*Exercise*. Reproduce each line exactly.
* Begin Extracted records *
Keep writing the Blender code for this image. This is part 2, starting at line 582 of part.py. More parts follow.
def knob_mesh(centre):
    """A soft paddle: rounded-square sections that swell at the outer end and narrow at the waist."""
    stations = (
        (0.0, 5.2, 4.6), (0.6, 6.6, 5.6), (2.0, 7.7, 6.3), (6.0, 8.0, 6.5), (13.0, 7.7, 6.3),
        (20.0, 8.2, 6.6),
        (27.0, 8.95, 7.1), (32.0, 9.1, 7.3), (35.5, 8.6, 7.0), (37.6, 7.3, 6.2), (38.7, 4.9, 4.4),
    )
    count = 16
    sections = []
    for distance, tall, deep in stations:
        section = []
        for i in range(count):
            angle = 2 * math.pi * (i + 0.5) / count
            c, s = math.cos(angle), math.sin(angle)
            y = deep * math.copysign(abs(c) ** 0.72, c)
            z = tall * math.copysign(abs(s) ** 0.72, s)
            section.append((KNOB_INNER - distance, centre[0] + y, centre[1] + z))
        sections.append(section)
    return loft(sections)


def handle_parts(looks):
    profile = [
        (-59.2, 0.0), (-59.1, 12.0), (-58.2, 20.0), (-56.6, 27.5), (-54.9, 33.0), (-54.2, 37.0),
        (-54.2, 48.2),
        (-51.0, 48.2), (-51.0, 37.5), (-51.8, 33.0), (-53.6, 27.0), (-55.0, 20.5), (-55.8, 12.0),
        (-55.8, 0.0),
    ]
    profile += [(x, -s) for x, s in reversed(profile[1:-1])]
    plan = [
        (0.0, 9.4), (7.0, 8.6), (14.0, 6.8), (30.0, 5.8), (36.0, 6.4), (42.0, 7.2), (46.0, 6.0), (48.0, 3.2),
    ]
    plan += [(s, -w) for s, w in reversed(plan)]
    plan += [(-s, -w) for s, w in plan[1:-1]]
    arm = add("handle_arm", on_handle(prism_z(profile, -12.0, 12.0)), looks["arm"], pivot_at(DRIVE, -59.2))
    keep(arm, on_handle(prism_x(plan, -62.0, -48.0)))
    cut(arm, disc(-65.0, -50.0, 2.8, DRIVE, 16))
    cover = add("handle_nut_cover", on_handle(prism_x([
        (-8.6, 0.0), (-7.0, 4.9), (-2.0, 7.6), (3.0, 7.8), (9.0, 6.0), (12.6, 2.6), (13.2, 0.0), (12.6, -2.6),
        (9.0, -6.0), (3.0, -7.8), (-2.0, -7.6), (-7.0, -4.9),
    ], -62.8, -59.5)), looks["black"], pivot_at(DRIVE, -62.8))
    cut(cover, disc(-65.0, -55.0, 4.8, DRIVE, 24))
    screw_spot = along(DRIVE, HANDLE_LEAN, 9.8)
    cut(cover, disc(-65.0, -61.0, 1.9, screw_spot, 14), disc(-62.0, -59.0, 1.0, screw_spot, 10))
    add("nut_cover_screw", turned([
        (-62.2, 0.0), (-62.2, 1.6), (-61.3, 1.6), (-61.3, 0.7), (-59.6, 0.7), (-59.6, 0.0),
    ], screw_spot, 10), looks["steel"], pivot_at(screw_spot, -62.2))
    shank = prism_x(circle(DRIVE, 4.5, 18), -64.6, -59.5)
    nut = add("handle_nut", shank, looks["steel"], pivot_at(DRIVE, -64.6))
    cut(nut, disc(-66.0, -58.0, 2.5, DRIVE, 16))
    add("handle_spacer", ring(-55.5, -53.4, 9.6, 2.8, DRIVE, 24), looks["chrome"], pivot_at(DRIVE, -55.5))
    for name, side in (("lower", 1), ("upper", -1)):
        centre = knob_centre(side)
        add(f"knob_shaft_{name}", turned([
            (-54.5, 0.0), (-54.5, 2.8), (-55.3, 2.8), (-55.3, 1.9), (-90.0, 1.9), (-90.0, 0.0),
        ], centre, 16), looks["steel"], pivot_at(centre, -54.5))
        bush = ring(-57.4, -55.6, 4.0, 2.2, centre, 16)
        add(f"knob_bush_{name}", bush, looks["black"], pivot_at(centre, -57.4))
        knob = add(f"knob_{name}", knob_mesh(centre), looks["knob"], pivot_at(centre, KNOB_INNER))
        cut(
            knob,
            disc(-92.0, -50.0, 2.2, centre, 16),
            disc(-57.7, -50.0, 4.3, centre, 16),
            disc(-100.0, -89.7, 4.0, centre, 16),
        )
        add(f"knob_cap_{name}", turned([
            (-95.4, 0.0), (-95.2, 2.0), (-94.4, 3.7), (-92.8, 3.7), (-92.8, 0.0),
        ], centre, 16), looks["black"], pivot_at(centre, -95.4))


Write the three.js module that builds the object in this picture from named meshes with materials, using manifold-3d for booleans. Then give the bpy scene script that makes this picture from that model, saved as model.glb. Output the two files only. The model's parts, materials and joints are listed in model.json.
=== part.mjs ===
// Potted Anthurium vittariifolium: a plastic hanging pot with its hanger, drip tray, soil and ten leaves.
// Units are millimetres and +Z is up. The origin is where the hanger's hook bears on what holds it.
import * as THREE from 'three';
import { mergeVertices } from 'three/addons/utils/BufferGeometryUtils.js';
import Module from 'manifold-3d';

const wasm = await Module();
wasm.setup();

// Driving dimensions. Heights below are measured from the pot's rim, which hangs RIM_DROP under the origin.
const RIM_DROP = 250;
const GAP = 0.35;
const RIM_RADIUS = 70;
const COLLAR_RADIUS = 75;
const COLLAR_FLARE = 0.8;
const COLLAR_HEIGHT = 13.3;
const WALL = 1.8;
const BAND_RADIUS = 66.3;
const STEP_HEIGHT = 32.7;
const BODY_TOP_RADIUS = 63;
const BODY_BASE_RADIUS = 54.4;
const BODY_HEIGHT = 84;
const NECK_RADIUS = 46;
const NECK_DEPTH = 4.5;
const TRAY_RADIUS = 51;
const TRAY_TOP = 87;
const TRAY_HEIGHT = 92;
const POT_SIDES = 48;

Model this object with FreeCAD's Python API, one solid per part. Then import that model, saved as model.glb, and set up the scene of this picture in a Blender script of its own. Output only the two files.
* End Extracted records *
*Correct answer*.
Keep writing the Blender code for this image. This is part 2, starting at line 582 of part.py. More parts follow.
def knob_mesh(centre):
    """A soft paddle: rounded-square sections that swell at the outer end and narrow at the waist."""
    stations = (
        (0.0, 5.2, 4.6), (0.6, 6.6, 5.6), (2.0, 7.7, 6.3), (6.0, 8.0, 6.5), (13.0, 7.7, 6.3),
        (20.0, 8.2, 6.6),
        (27.0, 8.95, 7.1), (32.0, 9.1, 7.3), (35.5, 8.6, 7.0), (37.6, 7.3, 6.2), (38.7, 4.9, 4.4),
    )
    count = 16
    sections = []
    for distance, tall, deep in stations:
        section = []
        for i in range(count):
            angle = 2 * math.pi * (i + 0.5) / count
            c, s = math.cos(angle), math.sin(angle)
            y = deep * math.copysign(abs(c) ** 0.72, c)
            z = tall * math.copysign(abs(s) ** 0.72, s)
            section.append((KNOB_INNER - distance, centre[0] + y, centre[1] + z))
        sections.append(section)
    return loft(sections)


def handle_parts(looks):
    profile = [
        (-59.2, 0.0), (-59.1, 12.0), (-58.2, 20.0), (-56.6, 27.5), (-54.9, 33.0), (-54.2, 37.0),
        (-54.2, 48.2),
        (-51.0, 48.2), (-51.0, 37.5), (-51.8, 33.0), (-53.6, 27.0), (-55.0, 20.5), (-55.8, 12.0),
        (-55.8, 0.0),
    ]
    profile += [(x, -s) for x, s in reversed(profile[1:-1])]
    plan = [
        (0.0, 9.4), (7.0, 8.6), (14.0, 6.8), (30.0, 5.8), (36.0, 6.4), (42.0, 7.2), (46.0, 6.0), (48.0, 3.2),
    ]
    plan += [(s, -w) for s, w in reversed(plan)]
    plan += [(-s, -w) for s, w in plan[1:-1]]
    arm = add("handle_arm", on_handle(prism_z(profile, -12.0, 12.0)), looks["arm"], pivot_at(DRIVE, -59.2))
    keep(arm, on_handle(prism_x(plan, -62.0, -48.0)))
    cut(arm, disc(-65.0, -50.0, 2.8, DRIVE, 16))
    cover = add("handle_nut_cover", on_handle(prism_x([
        (-8.6, 0.0), (-7.0, 4.9), (-2.0, 7.6), (3.0, 7.8), (9.0, 6.0), (12.6, 2.6), (13.2, 0.0), (12.6, -2.6),
        (9.0, -6.0), (3.0, -7.8), (-2.0, -7.6), (-7.0, -4.9),
    ], -62.8, -59.5)), looks["black"], pivot_at(DRIVE, -62.8))
    cut(cover, disc(-65.0, -55.0, 4.8, DRIVE, 24))
    screw_spot = along(DRIVE, HANDLE_LEAN, 9.8)
    cut(cover, disc(-65.0, -61.0, 1.9, screw_spot, 14), disc(-62.0, -59.0, 1.0, screw_spot, 10))
    add("nut_cover_screw", turned([
        (-62.2, 0.0), (-62.2, 1.6), (-61.3, 1.6), (-61.3, 0.7), (-59.6, 0.7), (-59.6, 0.0),
    ], screw_spot, 10), looks["steel"], pivot_at(screw_spot, -62.2))
    shank = prism_x(circle(DRIVE, 4.5, 18), -64.6, -59.5)
    nut = add("handle_nut", shank, looks["steel"], pivot_at(DRIVE, -64.6))
    cut(nut, disc(-66.0, -58.0, 2.5, DRIVE, 16))
    add("handle_spacer", ring(-55.5, -53.4, 9.6, 2.8, DRIVE, 24), looks["chrome"], pivot_at(DRIVE, -55.5))
    for name, side in (("lower", 1), ("upper", -1)):
        centre = knob_centre(side)
        add(f"knob_shaft_{name}", turned([
            (-54.5, 0.0), (-54.5, 2.8), (-55.3, 2.8), (-55.3, 1.9), (-90.0, 1.9), (-90.0, 0.0),
        ], centre, 16), looks["steel"], pivot_at(centre, -54.5))
        bush = ring(-57.4, -55.6, 4.0, 2.2, centre, 16)
        add(f"knob_bush_{name}", bush, looks["black"], pivot_at(centre, -57.4))
        knob = add(f"knob_{name}", knob_mesh(centre), looks["knob"], pivot_at(centre, KNOB_INNER))
        cut(
            knob,
            disc(-92.0, -50.0, 2.2, centre, 16),
            disc(-57.7, -50.0, 4.3, centre, 16),
            disc(-100.0, -89.7, 4.0, centre, 16),
        )
        add(f"knob_cap_{name}", turned([
            (-95.4, 0.0), (-95.2, 2.0), (-94.4, 3.7), (-92.8, 3.7), (-92.8, 0.0),
        ], centre, 16), looks["black"], pivot_at(centre, -95.4))


Write the three.js module that builds the object in this picture from named meshes with materials, using manifold-3d for booleans. Then give the bpy scene script that makes this picture from that model, saved as model.glb. Output the two files only. The model's parts, materials and joints are listed in model.json.
=== part.mjs ===
// Potted Anthurium vittariifolium: a plastic hanging pot with its hanger, drip tray, soil and ten leaves.
// Units are millimetres and +Z is up. The origin is where the hanger's hook bears on what holds it.
import * as THREE from 'three';
import { mergeVertices } from 'three/addons/utils/BufferGeometryUtils.js';
import Module from 'manifold-3d';

const wasm = await Module();
wasm.setup();

// Driving dimensions. Heights below are measured from the pot's rim, which hangs RIM_DROP under the origin.
const RIM_DROP = 250;
const GAP = 0.35;
const RIM_RADIUS = 70;
const COLLAR_RADIUS = 75;
const COLLAR_FLARE = 0.8;
const COLLAR_HEIGHT = 13.3;
const WALL = 1.8;
const BAND_RADIUS = 66.3;
const STEP_HEIGHT = 32.7;
const BODY_TOP_RADIUS = 63;
const BODY_BASE_RADIUS = 54.4;
const BODY_HEIGHT = 84;
const NECK_RADIUS = 46;
const NECK_DEPTH = 4.5;
const TRAY_RADIUS = 51;
const TRAY_TOP = 87;
const TRAY_HEIGHT = 92;
const POT_SIDES = 48;

Model this object with FreeCAD's Python API, one solid per part. Then import that model, saved as model.glb, and set up the scene of this picture in a Blender script of its own. Output only the two files.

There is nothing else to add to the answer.